Les Saoudiens ont promis «la plus grande Coupe du monde de l’histoire» et un «spectacle grandiose et jamais vu». Leurs vœux les plus chers viennent d’être exaucés, mercredi 11 décembre, puisque, à l’instar de l’édition 2022 au Qatar, la Fifa leur a officiellement confié l’organisation de la Coupe du monde 2034. Et ce, à la suite du renoncement de l’Australie, de l’Indonésie et de la Chine.
Toutefois, la décision prise par l’instance internationale sise à Zurich et présidée par l’Italien Gianni Infantino, interpelle déjà les ONG qui ne cachent pas leurs appréhensions quant au non-respect des droits de l’Homme dans le royaume, notamment la liberté d’expression et le traitement des minorités et des travailleurs étrangers ainsi que le coût environnemental de la compétition.
Soft investment
En effet, lors d’un congrès virtuel, la Fifa a entériné le choix de l’Arabie saoudite – une puissance régionale qui cherche à s’imposer sur l’échiquier du sport mondial et qui a déjà organisé de prestigieuses manifestations sportives, du Grand Prix de Formule 1 aux futurs JO de l’esport en 2025 en passant par les Jeux asiatiques d’hiver 2029 – pour accueillir ce rendez-vous planétaire.
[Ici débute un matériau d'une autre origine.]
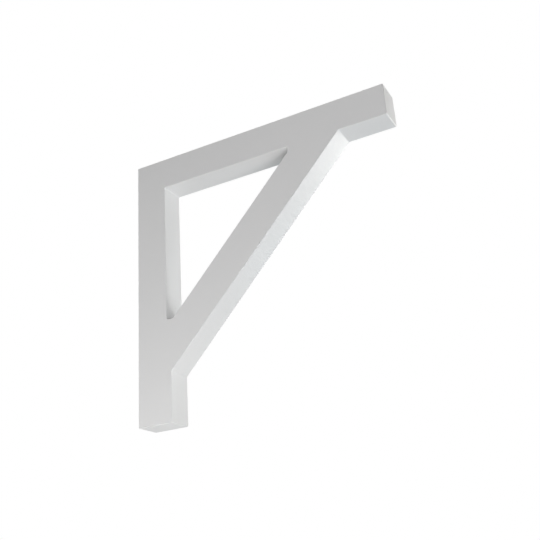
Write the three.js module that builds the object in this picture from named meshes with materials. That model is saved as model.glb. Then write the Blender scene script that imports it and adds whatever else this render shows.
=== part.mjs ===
// Decorative porch bracket: an upright leg against the wall, a level arm under the eave and a
// diagonal brace between them, moulded in one piece of one thickness with a three-sided opening.
// Millimetres, +Z up, +X out from the wall. The origin is the middle of the face against the wall.

import * as THREE from 'three';

// Overall sizes
const HEIGHT = 914;
const PROJECTION = 914;
const THICKNESS = 89;

// The leg, the arm and the foot that the brace springs from
const ARM_DEPTH = 108;
const LEG_DEPTH = 110;
const FOOT_DEPTH = 124;

// The brace: where its lower face meets the arm and the foot, and how deep it is square to its run
const BRACE_REACH = 755;
const BRACE_DROP = 755;
const BRACE_DEPTH = 113;

// The upright and the level flat that blunt the two sharp corners of the opening
const TIP_FLAT = 20;
const HEEL_FLAT = 24;

// Rounding of the profile's outer and inner corners and of the rims of both side faces. The rims
// draw each side face in by their own radius, so the corners' radii are larger than the rims'.
const CORNER_RADIUS = 3;
const FILLET_RADIUS = 6;
const RIM_RADIUS = 2;
const ARC_STEPS = 3;
const RIM_STEPS = 3;

const WHITE_PLASTIC = { color: 0xe9eaea, roughness: 0.5, metalness: 0 };

const TOP = HEIGHT / 2;
const BOTTOM = -HEIGHT / 2;
const ARM_UNDERSIDE = TOP - ARM_DEPTH;

function corner(x, z, radius) {
  return { at: new THREE.Vector2(x, z), radius };
}

// The brace's lower face, seen from the side, as a start, a direction up the run and a normal
// that points into the opening.
function braceLine() {
  const knee = new THREE.Vector2(FOOT_DEPTH, TOP - BRACE_DROP);
  const shoulder = new THREE.Vector2(BRACE_REACH, ARM_UNDERSIDE);
  const along = shoulder.clone().sub(knee).normalize();
  const inward = new THREE.Vector2(-along.y, along.x);
  return { knee, shoulder, along, inward };
}

function silhouetteCorners() {
  const { knee, shoulder } = braceLine();
  return [
    corner(0, BOTTOM, CORNER_RADIUS),
    corner(FOOT_DEPTH, BOTTOM, CORNER_RADIUS),
    corner(knee.x, knee.y, FILLET_RADIUS),
    corner(shoulder.x, shoulder.y, FILLET_RADIUS),
    corner(PROJECTION, ARM_UNDERSIDE, CORNER_RADIUS),
    corner(PROJECTION, TOP, CORNER_RADIUS),
    corner(0, TOP, CORNER_RADIUS),
  ];
}

// The opening lies between the leg, the arm and the brace's upper face. Its two sharp corners end
// in flats: one upright under the arm, one level beside the leg.
function openingCorners() {
  const { shoulder, along, inward } = braceLine();
  const onUpperFace = shoulder.clone().addScaledVector(inward, BRACE_DEPTH);
  const rise = along.y / along.x;
  const heightAt = (x) => onUpperFace.y + (x - onUpperFace.x) * rise;
  const reachAt = (z) => onUpperFace.x + (z - onUpperFace.y) / rise;
  const tipBottom = ARM_UNDERSIDE - TIP_FLAT;
  const tipReach = reachAt(tipBottom);
  const heelFront = LEG_DEPTH + HEEL_FLAT;
  const heelLevel = heightAt(heelFront);
  return [
    corner(LEG_DEPTH, ARM_UNDERSIDE, FILLET_RADIUS),
    corner(LEG_DEPTH, heelLevel, FILLET_RADIUS),
    corner(heelFront, heelLevel, FILLET_RADIUS),
    corner(tipReach, tipBottom, FILLET_RADIUS),
    corner(tipReach, ARM_UNDERSIDE, FILLET_RADIUS),
  ];
}

// Draws straight runs joined by an arc that touches both neighbours of each corner.
function drawRounded(path, corners) {
  const count = corners.length;
  corners.forEach(({ at, radius }, index) => {
    const before = corners[(index + count - 1) % count].at;
    const after = corners[(index + 1) % count].at;
    const back = before.clone().sub(at).normalize();
    const ahead = after.clone().sub(at).normalize();
    const halfAngle = Math.acos(back.dot(ahead)) / 2;
    const reach = radius / Math.tan(halfAngle);
    const start = at.clone().addScaledVector(back, reach);
    const end = at.clone().addScaledVector(ahead, reach);
    const middle = back.clone().add(ahead).normalize();
    const centre = at.clone().addScaledVector(middle, radius / Math.sin(halfAngle));
    const from = start.clone().sub(centre).angle();
    const to = end.clone().sub(centre).angle();
    const clockwise = back.cross(ahead) > 0;
    if (index === 0) {
      path.moveTo(start.x, start.y);
    } else {
      path.lineTo(start.x, start.y);
    }
    path.absarc(centre.x, centre.y, radius, from, to, clockwise);
  });
  path.closePath();
  return path;
}

// Extrudes the profile through the thickness, with both rims rounded inside the stated sizes.
function bracketGeometry() {
  const profile = drawRounded(new THREE.Shape(), silhouetteCorners());
  profile.holes.push(drawRounded(new THREE.Path(), openingCorners()));
  const geometry = new THREE.ExtrudeGeometry(profile, {
    depth: THICKNESS - 2 * RIM_RADIUS,
    curveSegments: ARC_STEPS,
    bevelEnabled: true,
    bevelThickness: RIM_RADIUS,
    bevelSize: RIM_RADIUS,
    bevelOffset: -RIM_RADIUS,
    bevelSegments: RIM_STEPS,
  });
  geometry.translate(0, 0, RIM_RADIUS - THICKNESS / 2);
  geometry.rotateX(Math.PI / 2);
  return geometry;
}

const bracket = new THREE.Mesh(bracketGeometry(), new THREE.MeshStandardMaterial(WHITE_PLASTIC));
bracket.name = 'bracket';

const model = new THREE.Group();
model.add(bracket);

export default model;
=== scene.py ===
"""A plain white moulded porch bracket, finished and lit as in a maker's catalogue.

The leg, the arm, the foot and the diagonal brace are one moulding of one thickness, with a
three-sided opening. The side panel of the 3D view lists the sizes, the finish and the stage.
"""
import math
from typing import NamedTuple

import bpy
from bpy.props import FloatProperty, FloatVectorProperty, IntProperty, PointerProperty
from bpy.types import Operator, Panel, PropertyGroup
from mathutils import Matrix, Vector
from mathutils.geometry import tessellate_polygon


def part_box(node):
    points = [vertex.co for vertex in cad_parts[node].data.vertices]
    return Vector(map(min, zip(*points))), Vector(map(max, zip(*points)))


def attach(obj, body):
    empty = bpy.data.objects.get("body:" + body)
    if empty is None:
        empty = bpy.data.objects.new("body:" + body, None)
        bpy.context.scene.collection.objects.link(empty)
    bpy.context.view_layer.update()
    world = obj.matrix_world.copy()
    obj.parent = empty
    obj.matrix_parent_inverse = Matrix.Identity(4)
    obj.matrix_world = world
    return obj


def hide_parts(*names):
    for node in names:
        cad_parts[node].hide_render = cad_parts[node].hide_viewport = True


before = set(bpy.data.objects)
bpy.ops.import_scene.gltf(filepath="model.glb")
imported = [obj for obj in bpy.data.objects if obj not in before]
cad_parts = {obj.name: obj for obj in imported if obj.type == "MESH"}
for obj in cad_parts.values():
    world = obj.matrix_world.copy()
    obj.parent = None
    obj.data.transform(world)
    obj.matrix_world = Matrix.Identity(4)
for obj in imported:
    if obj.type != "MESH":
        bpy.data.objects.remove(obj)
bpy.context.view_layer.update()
SOLID_LOW, SOLID_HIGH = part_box("bracket")
SOLID_SIZE = SOLID_HIGH - SOLID_LOW

bl_info = {
    "name": "Porch bracket",
    "version": (1, 0, 0),
    "blender": (4, 5, 0),
    "location": "View3D > Sidebar > Bracket",
    "description": "Builds a plain white moulded porch bracket and the stage it is pictured on",
    "category": "Object",
}


WHITE = (1.0, 1.0, 1.0)
PLASTIC_IOR = 1.46
NOISE_MIDDLE = 0.5
SENSOR_WIDTH_MM = 36.0
FLOOR_ROUGHNESS = 0.9
# Shares of the floor's half width: its glow is even up to the first, and from there it fades into the
# surround's white at the second.
GLOW_EVEN_WITHIN = 0.2
GLOW_FADED_AT = 0.95


def length(name, description, default):
    """A size in metres that the side panel shows."""
    return FloatProperty(name=name, description=description, default=default, min=0.0, unit="LENGTH")


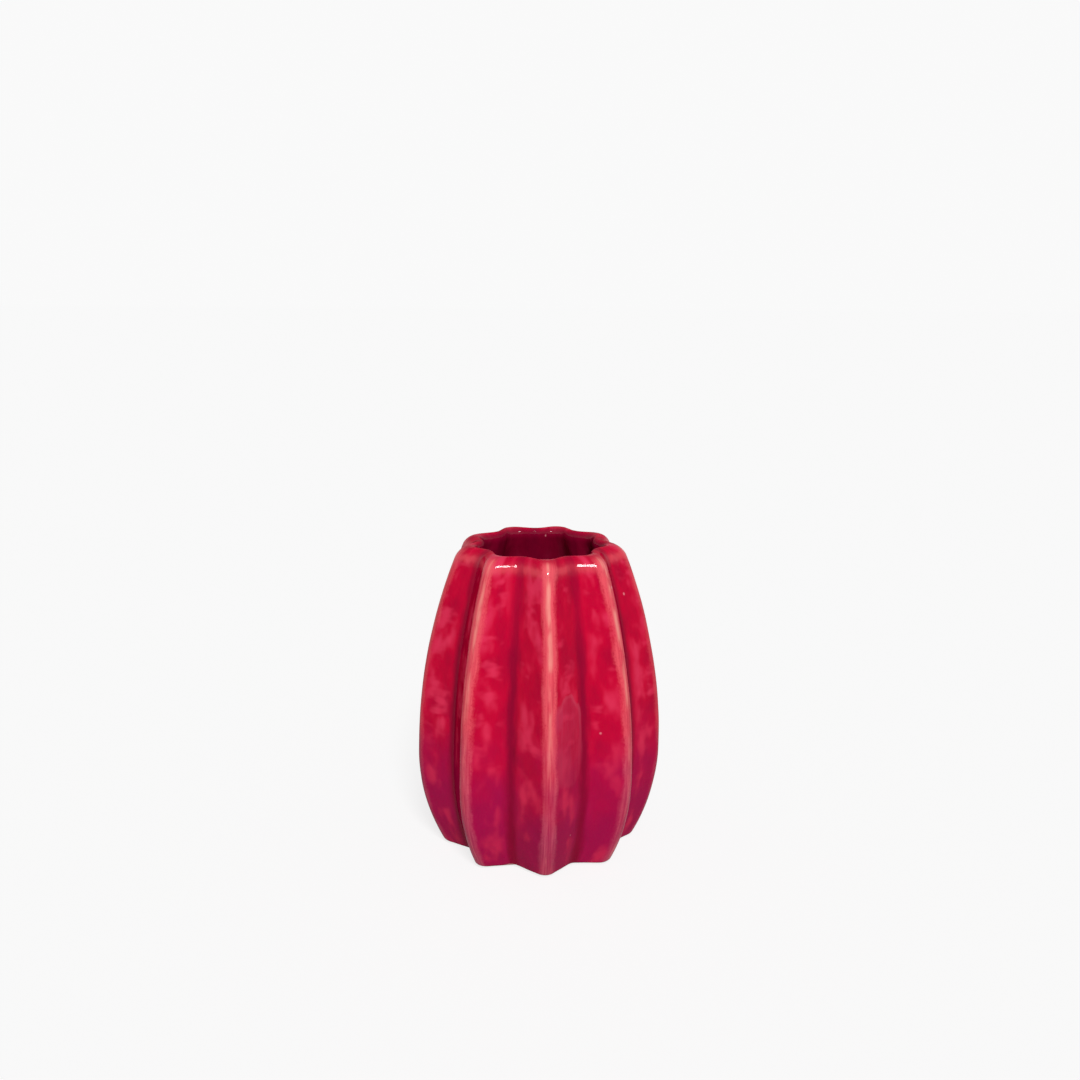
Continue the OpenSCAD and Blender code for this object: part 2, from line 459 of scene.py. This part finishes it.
# One thick drip of paler glaze hangs on the flank to the right of the front crest. Its measure is
# about 1 at its edge, and it has a term that keeps the back of the vase clear of it.
drip_x, drip_z, drip_w, drip_h = 6.4, 47, 5.4, 14
across, level = (right - drip_x)*(1/drip_w), (height - drip_z)*(1/drip_h)
drip = across*across + level*level*level*level + fore.step(-34, -20)*9 + run*0.9 + patch
# The colours from the body of the glaze to what lies on it
glow = glass.mix(patch.step(0.1, -0.3)*0.8, crimson, deep)
glow = glass.mix(lower*0.8, glow, maroon)
glow = glass.mix(patch.step(-0.01, 0.21)*(flank*0.95 + 0.05)*(1 - lower*0.45), glow, blush)
glow = glass.mix(band.step(0.02, 0.22)*height.step(30, 52)*(flank*0.9 + 0.05), glow, blush)
glow = glass.mix(groove*(0.9 - height.step(55, 98)*0.4), glow, pooled)
glow = glass.mix(drip.step(1.35, 0.75)*(patch*1.4 + streak*0.7 + 0.5), glow, mauve)
glow = glass.mix(drip.step(1.3, 1.1)*drip.step(0.75, 1)*height.step(40, 58)*0.25, glow, lilac)
glow = glass.mix(lip*outside*0.45, glow, coral)
pink = glass.mix(lower, coral, lilac)
glow = glass.mix(crest*outside*(height.step(0, 75)*0.45 + (streak*1.8 + 0.42)), glow, pink)
glow = glass.mix(core*outside*(height.step(20, 92)*0.9 + streak*1.5 + 0.03), glow, pale_coral)
glow = glass.mix(inside.step(0.5, 0.9)*(height.step(15, 70)*0.45 + 0.4), glow, dusk)
# A few burst bubbles, each a pale dot about a millimetre wide
bubble_apart, bubble_pink = 9, (0.9, 0.3, 0.36)
bubble = glass.add("ShaderNodeTexVoronoi", {}, {"Vector": flow, "Scale": 1/bubble_apart}, "Distance")
chance = glass.add("ShaderNodeSeparateColor", {}, {0: bubble.beside("Color")})
glow = glass.mix(bubble.step(0.07, 0.03)*chance.step(0.7, 0.72)*0.7, glow, bubble_pink)
# The skin of the glass lies in faint waves, with finer ripples on them
pool = glass.grain(flow, (5, 5, 7), 1.0, 17.0)
fine = glass.grain(flow, (1.1, 1.1, 1.6), 2.0, 23.0)
relief = glass.bump(fine, 0.03, glass.bump(pool, 0.5))
glaze_finish = glass.surface({
    "Base Color": glow,
    "Roughness": lower*0.06 + (fine*0.05 + 0.1),
    "Specular IOR Level": 0.0,
    "Coat Weight": height.step(95, 97)*height.step(100.3, 98.7)*0.3 + (crest*0.18 + 0.09),
    "Coat Roughness": 0.06,
    "Normal": relief,
})

# The free skin swells from its thin edge to the full thickness, and the back is the clay's skin
glaze_edge_t, glaze_steps, swell_n = 0.05, (92, 16, 30, 8), 8
swelling = [foot_ring(1 + i/swell_n, glaze_t*math.sin(math.pi/2*i/swell_n)) for i in range(1, swell_n)]
glaze_skin = wall_rings(0, glaze_outer, glaze_inner, glaze_steps)
coat, rib_layer, flow_layer = new_mesh()
start = first_ring(coat, foot_ring(1, glaze_edge_t))
free_end = loft(coat, start, swelling + glaze_skin)
back_end = loft(coat, start, clay_edge[edge_n:] + clay_skin)
close(coat, free_end, floor_h + glaze_t)
close(coat, back_end, floor_h)
finish_piece(coat, "glaze_coat_fired", "glaze_coat", glaze_finish)

# Table and light
# A plain white table under one soft lamp above and in front of the vase, in a room that is evenly
# lit. The camera and the gloss see table and room as white, and the table takes the soft shadow.
backdrop_light, room_light, matt_share = 0.95, 0.18, 0.2
table_half, table_dark, table_pale, plain_white = 4.0, (0.63,)*3, (0.66,)*3, (1, 1, 1)
lamp_strength, lamp_width, lamp_from = 2.5, math.radians(15), Vector((0.07, -1, 0.95))


def seen(finish):
    """1 for what the camera sees, straight or in the gloss, and 0 for light on its way to the vase."""
    kinds = "Is Camera Ray", "Is Glossy Ray", "Is Transmission Ray"
    rays = [finish.add("ShaderNodeLightPath", {}, {}, kind) for kind in kinds]
    return finish.add("ShaderNodeClamp", {}, {0: rays[0] + rays[1] + rays[2]})


paint = Finish(bpy.data.materials.new("white_table"))
mottle = paint.grain(paint.place(), (60, 60, 60), 2.0)
tone = paint.mix(seen(paint), paint.mix(mottle + 0.5, table_dark, table_pale), plain_white)
matt = paint.add("ShaderNodeBsdfDiffuse", {}, {"Color": tone})
shine = paint.add("ShaderNodeEmission", {}, {"Color": (*plain_white, 1), "Strength": 1.0})
shown = paint.add("ShaderNodeMixShader", {}, {0: seen(paint)*(1 - matt_share), 1: matt, 2: shine})
paint.add("ShaderNodeOutputMaterial", {}, {"Surface": shown})

top = bmesh.new()
bmesh.ops.create_grid(top, x_segments=1, y_segments=1, size=table_half)
mesh = bpy.data.meshes.new("table")
top.to_mesh(mesh)
top.free()
mesh.materials.append(paint.owner)
table = bpy.data.objects.new("table", mesh)
bpy.context.scene.collection.objects.link(table)

room = Finish(bpy.data.worlds.new("room"))
lit, backdrop = [
    room.add("ShaderNodeBackground", {}, {"Color": (*plain_white, 1), "Strength": strength})
    for strength in (room_light, backdrop_light)
]
air = room.add("ShaderNodeMixShader", {}, {0: seen(room), 1: lit, 2: backdrop})
room.add("ShaderNodeOutputWorld", {}, {"Surface": air})
bpy.context.scene.world = room.owner

lamp = bpy.data.objects.new("soft_lamp", bpy.data.lights.new("soft_lamp", "SUN"))
lamp.data.energy = lamp_strength
lamp.data.angle = lamp_width
lamp.rotation_euler = lamp_from.to_track_quat("Z", "Y").to_euler()
bpy.context.scene.collection.objects.link(lamp)
bpy.context.scene.view_settings.view_transform = "Standard"
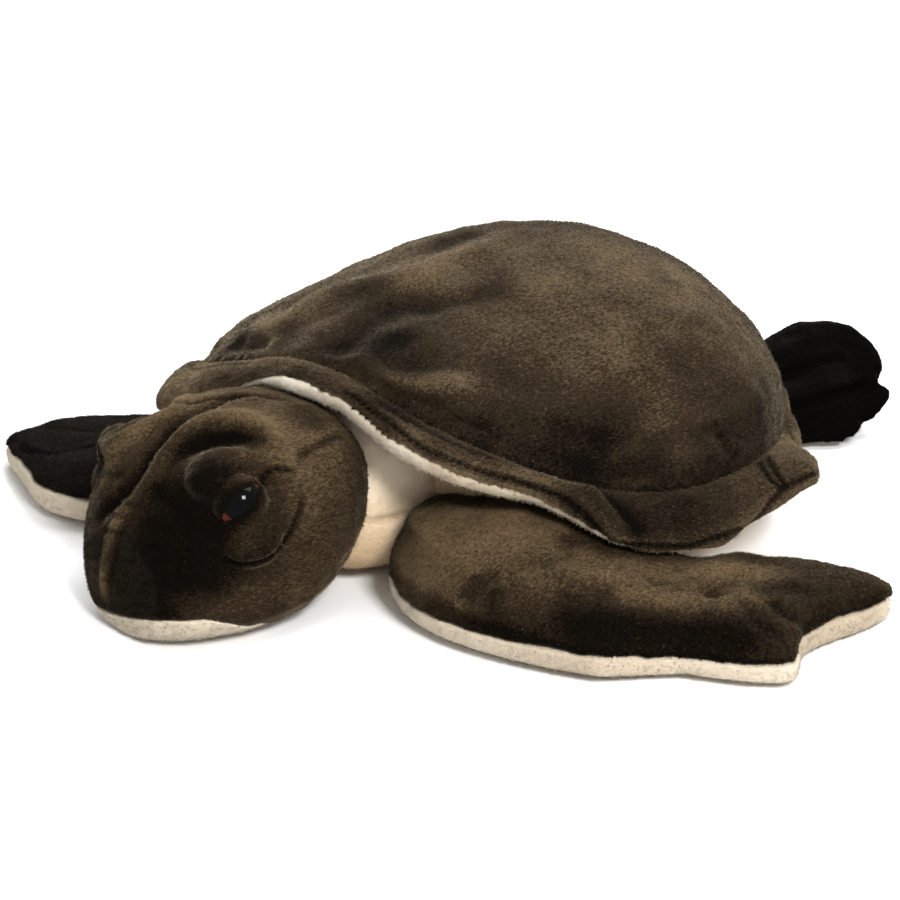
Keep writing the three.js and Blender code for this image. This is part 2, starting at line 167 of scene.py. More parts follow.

Sachant que sous l’égide du prince héritier, Mohammed Ben Salman, le dirigeant de facto de la riche pétromonarchie, Riyad investit massivement dans le sport, la culture, le divertissement, les infrastructures et d’autres secteurs dans le cadre de sa stratégie « Vision 2030 » afin de diversifier son économie et préparer le terrain à une ère post-pétrolière.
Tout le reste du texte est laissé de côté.